W „Mentaliście” intryga  zagęszcza się z każdą sekundą i każda strona zamiast rozjaśniać, tylko komplikuje śledztwo. Na samym początku poznajemy inspektor Minę Dabiri. Kobietę, która prowadzi śledztwo dotyczące makabrycznej zbrodni. W parku rozrywki, w centrum Sztokholmu znaleziono skrzynię iluzjonisty ze zwłokami młodej kobiety, która została przebita mieczami. Jak by tego było mało okazuje się, że ową kobietą jest młoda samotna matka- Tuwa. Nijak  nie można powiązać jej ze sztuczkami cyrkowymi czy szemranymi interesami. W tym momencie do gry zaproszony zostaje Vincent Walder – mentalista, ekspert od mowy ciała i świata iluzji. Czy opis brzmi znajomo? Czyż nie taki opis tkwi powyżej w notce o Henriku Fexeusie? A jakże. Już możemy się domyślać na czym polegała współpraca Camila Läckberg i Henrik Fexeusa. Jestem pewna, że Fexeus wiele swoich doświadczeń i wiedzy przekazał w postaci Vincenta Waldera. 

„Mentalista” i niezwykli bohaterowie

W kryminałach skandynawskich, jak w żadnych innych chyba, szczególnie ważną rolę odgrywają bardzo mocno zarysowane sylwetki przedstawicieli prawa. Poszukując wynaturzonych, zdeprawowanych przestępców, którym szalone umysły podpowiadają najokrutniejsze zbrodnie sami nie pozbawieni są swego rodzaju szaleństwa. Przyciąga ono czytelnika jak magnes, intryguje i choć czasami nieznośnie denerwuje i przeraża, to jednocześnie zachwyca. Na tym chyba polega mistrzostwo konstruowania postaci przez Camilę Läckberg. A jeśli dorzucimy do tego jeszcze niezwykły umysł Henrik Fexeusa możemy być pewni, że …niczego nie możemy być pewni. 

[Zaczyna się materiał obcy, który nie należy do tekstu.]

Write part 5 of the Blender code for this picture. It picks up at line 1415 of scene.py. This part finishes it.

Vincent Walder i Mina Dabiri, którzy próbują rozwikłać makabryczne zagadki to niezwykle barwni, mocni bohaterowie. Pomimo pozornych różnic są bardzo pod wieloma względami do siebie podobni. Oboje maja niezwykle analityczne umysły. Umysły, które jakże przydatne przy szukaniu przestępców, nie do końca pomagają im funkcjonować w zwykłym, codziennym życiu. Oboje  cierpią na nerwicę natręctw ocierającą się wręcz o manię. Sprawia to, że życie bez- nazwijmy to roboczo „ problemów do rozwiązania” staje się nieznośne i jakby ciężkostrawne. Oboje także skrywają głęboko swe tajemnice pokazujące, że są ludźmi niezwykle wrażliwymi. Ludźmi, których życie zwykłe, banalne i codzienne zwyczajnie boli. Uciekają więc od niego w każdy możliwy sposób, by mniej czuć, mniej myśleć i mniej cierpieć. Według mnie bardzo udanym jest zabieg literacki, który uchyla rąbka tego życia prywatnego bohaterów, nie wystawiając go jednocześnie na pierwszy plan.

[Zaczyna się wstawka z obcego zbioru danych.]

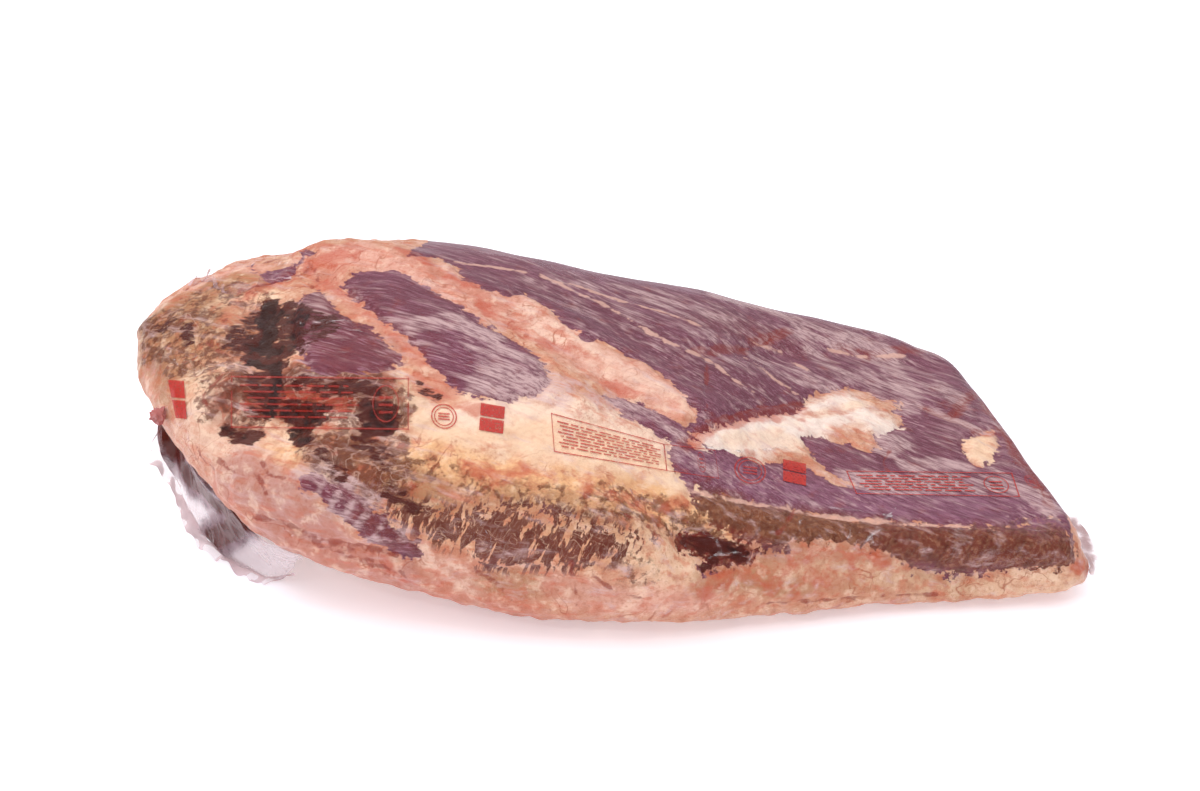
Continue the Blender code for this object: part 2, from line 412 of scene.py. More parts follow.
# %% Silver skin
SILVER_SKIN = (
    (0.7, 5, ((296, 472), (322, 472), (348, 484))),
    (0.66, 2.2, ((324, 482), (316, 496))),
    (0.66, 2.2, ((340, 490), (330, 508))),
    (0.66, 2.2, ((354, 501), (342, 518))),
    (0.66, 2.2, ((368, 513), (354, 530))),
    (0.66, 2.2, ((382, 526), (370, 542))),
    (0.6, 4, ((348, 484), (376, 504), (404, 530))),
    (0.66, 8, ((418, 326), (436, 322), (450, 318))),
    (0.85, 8, ((456, 324), (474, 328), (492, 336))),
    (0.52, 6, ((468, 338), (486, 356), (505, 376), (520, 390))),
    (0.72, 12, ((500, 352), (520, 362), (540, 376), (552, 386))),
    (0.22, 46, ((600, 300), (700, 330), (800, 350), (900, 372))),
    (0.72, 9, ((480, 385), (505, 392), (530, 394))),
    (1.0, 11, ((500, 372), (530, 386), (556, 394))),
    (0.6, 9, ((560, 384), (590, 392), (620, 402), (650, 416), (676, 434))),
    (0.5, 7, ((672, 452), (700, 462), (725, 474))),
    (0.75, 9, ((717, 296), (767, 309), (804, 324), (830, 336))),
    (0.8, 11, ((800, 334), (840, 340), (880, 344), (925, 346))),
    (0.55, 10, ((640, 300), (690, 306), (720, 318))),
    (0.6, 9, ((795, 340), (812, 352), (830, 364))),
    (0.62, 9, ((758, 358), (780, 366), (805, 380), (830, 384))),
    (0.6, 8, ((850, 372), (872, 382), (900, 390))),
    (0.75, 7, ((884, 436), (900, 442), (886, 450))),
    (0.75, 8, ((908, 466), (935, 462), (962, 466))),
    (0.8, 11, ((852, 478), (890, 484), (930, 482), (975, 484), (1012, 486), (1034, 490))),
    (0.7, 9, ((1000, 470), (1018, 482), (1036, 498), (1050, 508))),
    (0.55, 7, ((950, 352), (962, 372), (985, 400), (1002, 428))),
    (0.5, 8, ((940, 384), (955, 396), (965, 412))),
    (0.5, 9, ((560, 262), (620, 286), (680, 300))),
    (0.5, 8, ((308, 300), (318, 312), (312, 322))),
    (0.5, 6, ((398, 366), (404, 372), (396, 378))),
    (0.6, 30, ((190, 125, 34), (120, 138, 36), (40, 142, 44), (-50, 143, 56))),
)
silver_skin = field(SILVER_SKIN)
print("silver skin covers", int((silver_skin > HALF).sum()), "vertices")

# %% [markdown]
# ## Dark blood and brown crust
#
# Blood has clotted in the hollow of the thick end and left smaller dark patches round it, and the
# air has dried the surface there to a brown crust. The clot is its outline, darkest in the middle,
# and strokes for what lies round it. A strength above 1 keeps a stroke dark out to its rim.

# %% Dark blood
DARK_BLOOD = (
    (0.76, 5, ((714, 552), (730, 549), (744, 554))),
    (1.15, 6, ((272, 305), (264, 322), (272, 334), (262, 350), (280, 350))),
    (1.1, 4, ((252, 362), (262, 366), (278, 364))),
    (1.15, 4, ((277, 366), (276, 380), (274, 396), (271, 414))),
    (0.85, 9, ((284, 314), (300, 318), (296, 334), (290, 348))),
    (0.8, 8, ((250, 340), (256, 352), (262, 358))),
    (0.66, 9, ((312, 322), (330, 320), (318, 334))),
    (0.6, 8, ((234, 344), (240, 330), (250, 322))),
    (0.85, 8, ((290, 410), (304, 414), (318, 412), (306, 428))),
    (0.9, 6, ((296, 432), (303, 442))),
    (0.66, 8, ((255, 376), (262, 390), (258, 408))),
    (0.85, 8, ((366, 408), (380, 412), (388, 422), (372, 426))),
    (0.7, 7, ((340, 386), (360, 384), (372, 392))),
    (0.66, 6, ((300, 382), (316, 386), (328, 394))),
    (0.6, 6, ((360, 442), (374, 448), (386, 462))),
    (0.55, 5, ((318, 452), (330, 464), (342, 474))),
    (0.72, 7, ((228, 432), (244, 438), (256, 434))),
    (0.62, 5, ((186, 328), (190, 342))),
    (0.6, 4, ((156, 326), (164, 330), (172, 320))),
    (0.6, 6, ((388, 492), (404, 502), (420, 512))),
    (0.56, 5, ((420, 384), (430, 392), (436, 398))),
)
CLOT_EDGE, CLOT_SLOPE, CLOT_MOST, CLOT_FRINGE = 0.56, 40, 0.72, 3
clotted = np.clip(CLOT_EDGE + clot / CLOT_SLOPE, 0, CLOT_MOST) * (clot > -CLOT_FRINGE)
dark_blood = np.maximum(field(DARK_BLOOD), clotted)
print("the dark patches cover", int((dark_blood > HALF).sum()), "vertices")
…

Kto jest tutaj ojcem kogo, czyli bardzo intrygująca intryga

Tyle tu o tych, którzy szukają bezwzględnego seryjnego mordercy bowiem moim zdaniem to oni zdecydowanie decydują o sukcesie tej książki. Sama intryga jest niezwykle ciekawa i przeraża do szpiku kości, jednak to możliwość obserwowania jak pracują Mina i Vincent sprawia, że „Mentalista” wciąga bez reszty. To ich postacie napędzają akcję i sprawiają, że czytelnik ma ochotę na więcej i więcej. Jak zawsze w książkach tej autorki teraźniejszość miesza się z przeszłością, dzięki czemu dogłębniej poznajemy również profil mordercy i pobudki jego działania. Jak zawsze również w jej książkach mimo swego niezwykłego okrucieństwa i wyrafinowanej przemocy budzi się w nas choć na chwilę współczucie dla mordercy i próbujemy go, nawet wbrew własnej woli,  usprawiedliwiać i tłumaczyć. 

Oczywiście  również jak zawsze można by się przyczepić nieco do kilku rzeczy. A bo to czasami pojawiają się nieco przegadane dłużyzny, a zachowania Miny tak irytują, że człowiek ma ochotę nią potrząsnąć.  Czasami śledztwo zbyt wolno posuwa się do przodu i czytelnik zdenerwowany chciałby sam wsiąść w samochód, do tego Sztokholmu pojechać i pokazać im jak niektóre wątki się splatają i co można by z nimi zrobić. 

  A bo wreszcie zakończenie może troszeczkę zbyt przewidywalne, dzięki czemu emocje nieco opadają, a żądny krwi czytelnik chciałby więcej, mocniej i dosadniej. Najważniejsze jednak do czego ja bym się przyczepiła to fakt, że muszę czekać na kolejny tom serii. A przecież już bym chciała znać rozwiązania tajemnic Miny i Vincenta, o których jednak wspominać nie zamierzam by nie psuć nikomu lektury.  Gorąco polecam „Mentalistę”.